A PHOTOTHERMAL MODEL FOR POLYMER ABLATION - CHEMICAL MODIFICATION

Ablation of strongly absorbing polymers, exemplified by polyimide, and weakly absorbing polymers, exemplified by poly(methyl methacrylate), is discussed in terms of a photothermal model. Etching was modeled by an absorption step in which the impinging laser light deposits its energy into an assembly of three-state chromophores, resulting in a temperature rise. The ensuing degradation step allowed for pyrolysis as well as chemical alteration of the chromophores. Chromophore rearrangement and pyrolysis were assumed to follow first-order kinetics, the rate constants being calculated according to Eyring theory.

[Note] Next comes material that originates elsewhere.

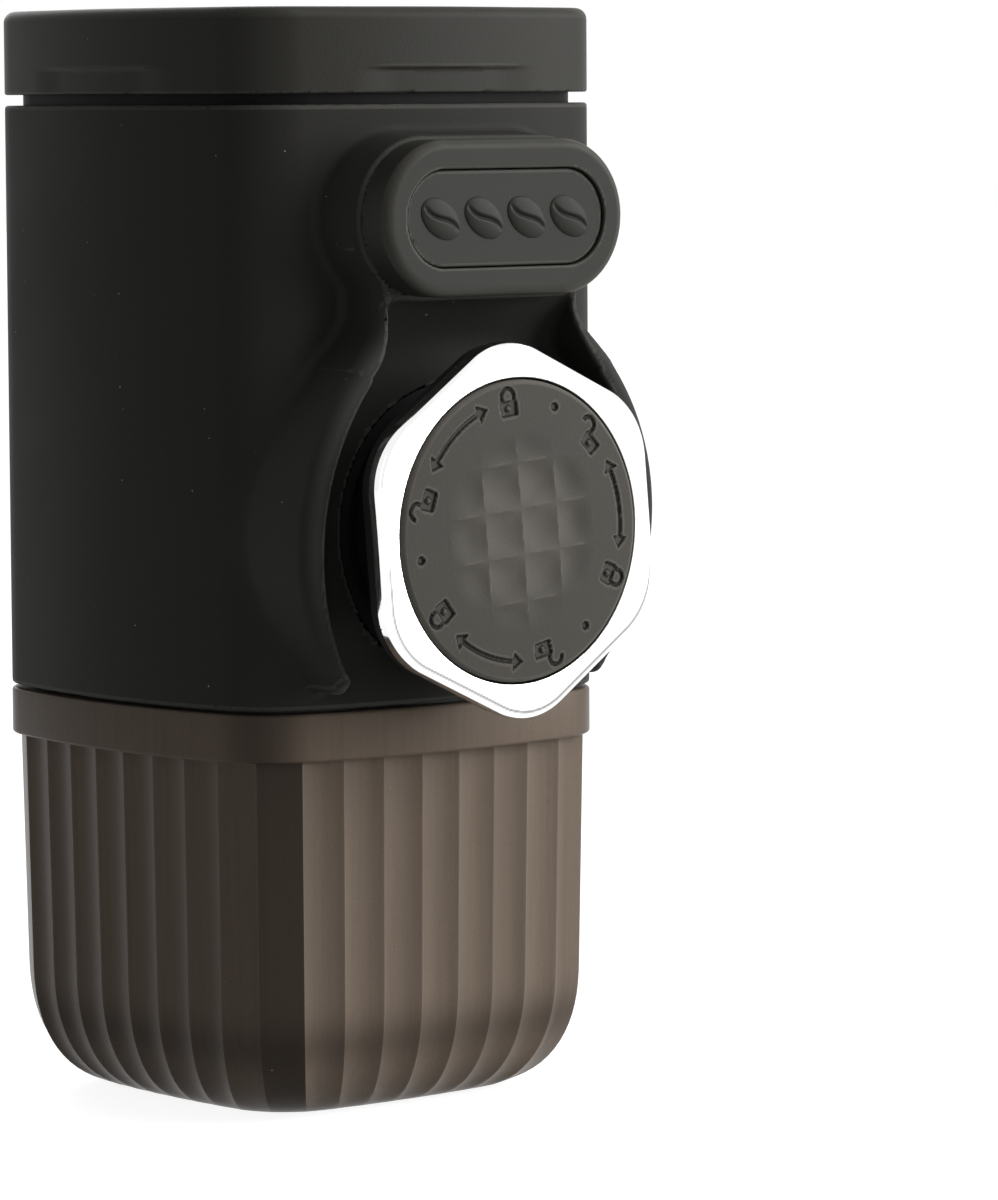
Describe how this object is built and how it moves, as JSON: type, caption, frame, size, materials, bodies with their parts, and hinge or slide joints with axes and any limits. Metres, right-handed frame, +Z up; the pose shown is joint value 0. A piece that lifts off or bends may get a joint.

The chromophores of polyimide were assumed to rearrange into more weakly absorbing species, whereas the chromophores of poly(methyl methacrylate) were assumed to rearrange into more strongly absorbing species. In this way, incubation effects could be explained. Optically, the second absorption was assumed to be nonsaturable, and the cross section was assumed to be 10 times that of the first absorption. Thus, short temporal pulses exhibited substantial two-photon absorptions. As a result, the ablation threshold and the slope of the depth versus fluence curve were smaller for short laser pulses (10 ps) than for long laser pulses(15 ns), as is observed experimentally. Direct comparison to experimental etch curves was made. The photothermal model afforded a reasonably good semiquantitative description.